Repeat exactly the lines from the one containing "piece('idler_screw', farScrew(idlerAnchorPlace, idlerPlateFar" through the one containing "if empty is", both lines included, please, without any other lines.
►
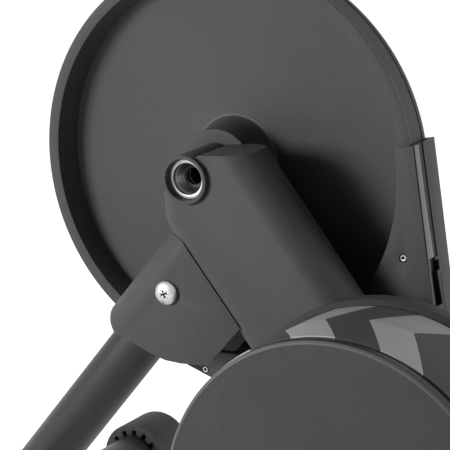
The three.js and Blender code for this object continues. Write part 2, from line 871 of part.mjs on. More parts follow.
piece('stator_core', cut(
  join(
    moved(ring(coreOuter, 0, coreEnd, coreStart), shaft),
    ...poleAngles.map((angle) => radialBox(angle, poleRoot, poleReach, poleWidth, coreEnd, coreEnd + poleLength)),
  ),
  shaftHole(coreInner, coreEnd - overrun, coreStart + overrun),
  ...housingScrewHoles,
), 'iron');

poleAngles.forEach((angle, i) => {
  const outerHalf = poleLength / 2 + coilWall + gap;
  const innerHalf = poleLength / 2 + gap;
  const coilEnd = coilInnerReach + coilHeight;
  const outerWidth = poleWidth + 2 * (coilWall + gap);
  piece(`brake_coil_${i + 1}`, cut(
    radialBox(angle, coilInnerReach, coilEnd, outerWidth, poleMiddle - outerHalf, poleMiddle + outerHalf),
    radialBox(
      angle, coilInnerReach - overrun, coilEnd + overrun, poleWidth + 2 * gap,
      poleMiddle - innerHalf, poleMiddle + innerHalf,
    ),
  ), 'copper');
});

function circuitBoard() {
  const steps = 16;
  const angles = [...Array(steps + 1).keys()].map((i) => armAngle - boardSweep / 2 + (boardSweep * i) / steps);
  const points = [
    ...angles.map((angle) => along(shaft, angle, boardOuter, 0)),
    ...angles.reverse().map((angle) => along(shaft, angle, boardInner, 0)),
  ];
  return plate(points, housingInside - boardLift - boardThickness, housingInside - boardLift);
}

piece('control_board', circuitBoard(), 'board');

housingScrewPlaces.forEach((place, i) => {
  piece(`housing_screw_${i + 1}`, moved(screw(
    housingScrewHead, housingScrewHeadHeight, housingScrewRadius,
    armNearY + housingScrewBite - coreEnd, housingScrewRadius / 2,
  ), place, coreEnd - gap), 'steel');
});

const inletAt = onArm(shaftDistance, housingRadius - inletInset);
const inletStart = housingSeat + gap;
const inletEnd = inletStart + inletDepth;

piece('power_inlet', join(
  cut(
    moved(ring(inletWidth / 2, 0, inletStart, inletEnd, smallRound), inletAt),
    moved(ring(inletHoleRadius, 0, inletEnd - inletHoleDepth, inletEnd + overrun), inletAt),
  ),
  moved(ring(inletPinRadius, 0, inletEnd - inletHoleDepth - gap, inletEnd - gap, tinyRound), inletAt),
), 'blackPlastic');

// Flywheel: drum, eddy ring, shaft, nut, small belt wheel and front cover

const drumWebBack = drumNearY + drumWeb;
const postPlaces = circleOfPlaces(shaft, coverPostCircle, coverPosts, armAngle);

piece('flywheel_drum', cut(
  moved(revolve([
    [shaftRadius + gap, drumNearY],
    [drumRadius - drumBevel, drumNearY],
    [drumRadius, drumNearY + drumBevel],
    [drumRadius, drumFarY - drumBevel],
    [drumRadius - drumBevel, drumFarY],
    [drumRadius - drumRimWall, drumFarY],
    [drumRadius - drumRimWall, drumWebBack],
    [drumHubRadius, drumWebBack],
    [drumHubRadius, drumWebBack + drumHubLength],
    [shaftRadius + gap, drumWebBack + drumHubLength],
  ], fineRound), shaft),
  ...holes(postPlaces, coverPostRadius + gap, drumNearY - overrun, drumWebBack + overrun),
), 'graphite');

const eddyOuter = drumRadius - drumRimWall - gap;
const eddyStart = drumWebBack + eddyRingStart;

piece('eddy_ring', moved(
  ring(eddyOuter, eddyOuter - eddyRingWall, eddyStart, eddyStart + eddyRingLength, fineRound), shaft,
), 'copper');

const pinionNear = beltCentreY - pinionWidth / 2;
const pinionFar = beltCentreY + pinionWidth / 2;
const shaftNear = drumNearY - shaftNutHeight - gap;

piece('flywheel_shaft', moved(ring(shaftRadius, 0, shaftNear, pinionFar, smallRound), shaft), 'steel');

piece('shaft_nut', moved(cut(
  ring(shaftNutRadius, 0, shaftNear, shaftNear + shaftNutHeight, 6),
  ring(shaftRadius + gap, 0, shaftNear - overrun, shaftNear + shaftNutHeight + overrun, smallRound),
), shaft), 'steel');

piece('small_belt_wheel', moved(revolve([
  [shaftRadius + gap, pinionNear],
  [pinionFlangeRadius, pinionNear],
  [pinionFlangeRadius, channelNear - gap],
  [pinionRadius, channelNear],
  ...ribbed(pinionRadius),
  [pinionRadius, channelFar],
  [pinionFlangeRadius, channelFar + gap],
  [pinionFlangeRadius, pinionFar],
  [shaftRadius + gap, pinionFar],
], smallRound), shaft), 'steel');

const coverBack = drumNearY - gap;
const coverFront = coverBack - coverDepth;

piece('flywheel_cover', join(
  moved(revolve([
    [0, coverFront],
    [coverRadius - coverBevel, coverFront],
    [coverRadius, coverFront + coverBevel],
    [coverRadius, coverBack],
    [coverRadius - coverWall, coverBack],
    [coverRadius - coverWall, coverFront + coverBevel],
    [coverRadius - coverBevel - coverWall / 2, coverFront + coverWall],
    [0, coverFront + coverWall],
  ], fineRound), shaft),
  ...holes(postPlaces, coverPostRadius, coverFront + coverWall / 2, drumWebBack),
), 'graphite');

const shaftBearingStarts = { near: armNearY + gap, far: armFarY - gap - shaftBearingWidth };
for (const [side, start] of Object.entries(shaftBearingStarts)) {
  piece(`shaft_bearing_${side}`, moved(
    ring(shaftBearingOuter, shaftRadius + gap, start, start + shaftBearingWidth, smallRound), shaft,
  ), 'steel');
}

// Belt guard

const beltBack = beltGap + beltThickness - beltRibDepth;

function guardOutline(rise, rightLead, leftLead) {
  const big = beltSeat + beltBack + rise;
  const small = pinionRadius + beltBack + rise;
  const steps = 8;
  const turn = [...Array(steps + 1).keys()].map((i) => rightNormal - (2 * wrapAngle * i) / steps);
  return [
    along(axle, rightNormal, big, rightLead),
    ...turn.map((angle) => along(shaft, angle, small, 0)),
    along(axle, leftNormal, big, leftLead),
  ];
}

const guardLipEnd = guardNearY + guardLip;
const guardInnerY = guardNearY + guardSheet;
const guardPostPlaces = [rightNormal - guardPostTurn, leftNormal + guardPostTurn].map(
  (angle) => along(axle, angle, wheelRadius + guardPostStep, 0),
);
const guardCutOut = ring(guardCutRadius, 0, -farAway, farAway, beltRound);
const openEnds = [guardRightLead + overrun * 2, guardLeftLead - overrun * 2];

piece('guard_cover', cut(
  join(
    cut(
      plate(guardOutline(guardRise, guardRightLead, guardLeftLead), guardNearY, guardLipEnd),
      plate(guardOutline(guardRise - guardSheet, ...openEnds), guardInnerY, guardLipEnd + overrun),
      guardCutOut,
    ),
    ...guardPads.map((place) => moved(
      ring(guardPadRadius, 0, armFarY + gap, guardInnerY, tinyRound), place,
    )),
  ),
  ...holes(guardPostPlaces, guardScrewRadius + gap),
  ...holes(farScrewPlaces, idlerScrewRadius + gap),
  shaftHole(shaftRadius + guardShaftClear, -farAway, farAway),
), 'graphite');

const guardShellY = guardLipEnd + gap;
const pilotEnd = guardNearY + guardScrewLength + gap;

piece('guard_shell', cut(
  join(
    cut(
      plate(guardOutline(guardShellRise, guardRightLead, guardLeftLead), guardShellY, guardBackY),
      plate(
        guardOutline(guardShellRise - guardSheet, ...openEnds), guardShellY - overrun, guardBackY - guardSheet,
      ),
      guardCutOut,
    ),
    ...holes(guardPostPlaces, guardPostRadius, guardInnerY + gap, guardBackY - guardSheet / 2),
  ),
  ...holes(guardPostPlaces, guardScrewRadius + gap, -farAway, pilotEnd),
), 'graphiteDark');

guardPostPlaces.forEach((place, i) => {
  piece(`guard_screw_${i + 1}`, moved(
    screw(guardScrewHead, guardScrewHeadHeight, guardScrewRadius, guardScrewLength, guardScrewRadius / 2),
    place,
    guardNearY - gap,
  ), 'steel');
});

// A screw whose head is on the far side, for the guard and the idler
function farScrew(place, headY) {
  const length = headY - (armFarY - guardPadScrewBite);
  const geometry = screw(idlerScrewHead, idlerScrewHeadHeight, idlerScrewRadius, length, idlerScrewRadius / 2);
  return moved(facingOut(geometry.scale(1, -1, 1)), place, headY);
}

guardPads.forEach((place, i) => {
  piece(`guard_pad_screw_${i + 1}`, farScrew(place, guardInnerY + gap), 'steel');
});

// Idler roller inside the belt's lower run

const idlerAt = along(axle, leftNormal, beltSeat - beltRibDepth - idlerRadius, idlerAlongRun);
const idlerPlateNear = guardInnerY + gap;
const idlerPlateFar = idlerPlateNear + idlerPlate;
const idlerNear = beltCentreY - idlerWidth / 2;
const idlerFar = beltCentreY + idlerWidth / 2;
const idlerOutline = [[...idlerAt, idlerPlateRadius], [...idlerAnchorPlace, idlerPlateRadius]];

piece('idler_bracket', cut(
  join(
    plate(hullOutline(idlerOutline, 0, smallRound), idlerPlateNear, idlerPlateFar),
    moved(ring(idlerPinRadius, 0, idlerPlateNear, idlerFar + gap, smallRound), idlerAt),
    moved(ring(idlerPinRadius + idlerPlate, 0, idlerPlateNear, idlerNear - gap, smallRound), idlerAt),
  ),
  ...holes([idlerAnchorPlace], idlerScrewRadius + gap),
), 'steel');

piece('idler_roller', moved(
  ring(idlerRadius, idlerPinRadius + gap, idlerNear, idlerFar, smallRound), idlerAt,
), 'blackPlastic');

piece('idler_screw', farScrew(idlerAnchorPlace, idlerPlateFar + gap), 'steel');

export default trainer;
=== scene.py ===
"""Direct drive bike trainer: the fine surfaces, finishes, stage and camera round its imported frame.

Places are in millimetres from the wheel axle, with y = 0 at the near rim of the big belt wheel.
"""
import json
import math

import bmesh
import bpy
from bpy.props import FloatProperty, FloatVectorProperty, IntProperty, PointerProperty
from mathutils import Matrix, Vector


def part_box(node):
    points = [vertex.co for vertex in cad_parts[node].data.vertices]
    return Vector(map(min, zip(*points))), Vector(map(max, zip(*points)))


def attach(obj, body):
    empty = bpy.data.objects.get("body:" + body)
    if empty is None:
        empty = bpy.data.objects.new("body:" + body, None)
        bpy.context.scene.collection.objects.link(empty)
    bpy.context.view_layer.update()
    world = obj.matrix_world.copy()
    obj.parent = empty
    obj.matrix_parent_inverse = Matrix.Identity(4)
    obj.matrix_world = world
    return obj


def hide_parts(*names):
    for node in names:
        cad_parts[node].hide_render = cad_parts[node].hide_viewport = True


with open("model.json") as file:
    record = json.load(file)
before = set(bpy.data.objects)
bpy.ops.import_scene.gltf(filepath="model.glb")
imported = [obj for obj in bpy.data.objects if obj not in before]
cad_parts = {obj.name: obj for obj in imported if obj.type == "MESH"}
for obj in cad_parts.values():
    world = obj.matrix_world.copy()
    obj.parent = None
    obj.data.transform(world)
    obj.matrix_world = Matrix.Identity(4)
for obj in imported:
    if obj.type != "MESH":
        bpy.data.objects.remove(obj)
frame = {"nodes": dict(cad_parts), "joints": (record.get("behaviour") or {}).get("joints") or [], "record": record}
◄
SOLUTION TO THIS TASK:
piece('idler_screw', farScrew(idlerAnchorPlace, idlerPlateFar + gap), 'steel');

export default trainer;
=== scene.py ===
"""Direct drive bike trainer: the fine surfaces, finishes, stage and camera round its imported frame.

Places are in millimetres from the wheel axle, with y = 0 at the near rim of the big belt wheel.
"""
import json
import math

import bmesh
import bpy
from bpy.props import FloatProperty, FloatVectorProperty, IntProperty, PointerProperty
from mathutils import Matrix, Vector


def part_box(node):
    points = [vertex.co for vertex in cad_parts[node].data.vertices]
    return Vector(map(min, zip(*points))), Vector(map(max, zip(*points)))


def attach(obj, body):
    empty = bpy.data.objects.get("body:" + body)
    if empty is None:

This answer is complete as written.